What takes a lifetime to build takes even longer to re-build.
And loss, in all its variant forms, never, ever goes away.
For some farmers, their stock aren't just animals. And even if they are, to see them wiped out by fire in a night of terror and pain is a feeling hard to describe and much, much harder to endure.
To see the labours of years vanish overnight. To lose your possessions, from tiny personal items to others with six-figure pricetags, is pain writ large.
To garner the strength to re-build is titanic. To see the sense of community gather and rally around those who have had to fightback is inspiring.
The stories in today's edition of The Standard are the stories that define humanity.
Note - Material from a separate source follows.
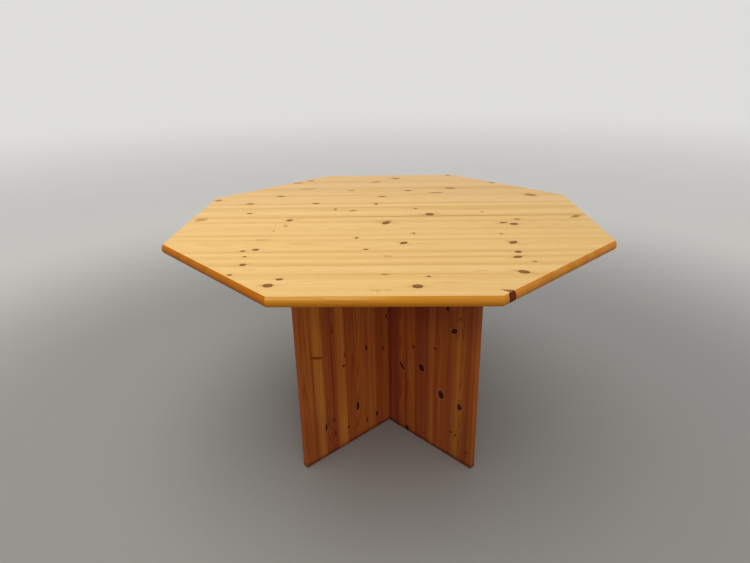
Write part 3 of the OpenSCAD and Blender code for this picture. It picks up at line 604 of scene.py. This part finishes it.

The stories that say we are at our best when things are at their worst. We are still standing. Life does go on.
But some fights are not over yet.
The struggle for fair and timely compensation through a legal process that has become convoluted, mired and often sees large proportions of costs won from those parties that caused the fires absorbed by legal fees. This leaves those people who lost so much through no fault of their own with far less money than they deserve.
Similarly the fight to make sure the region does not suffer from future avoidable catastrophies such as the St Patrick's Day fires must continue.
Strength to the arms of those brave and strong enough to do so. They will effect change for the better and to paraphrase a famous saying, never will be so much be owed by so many to so few.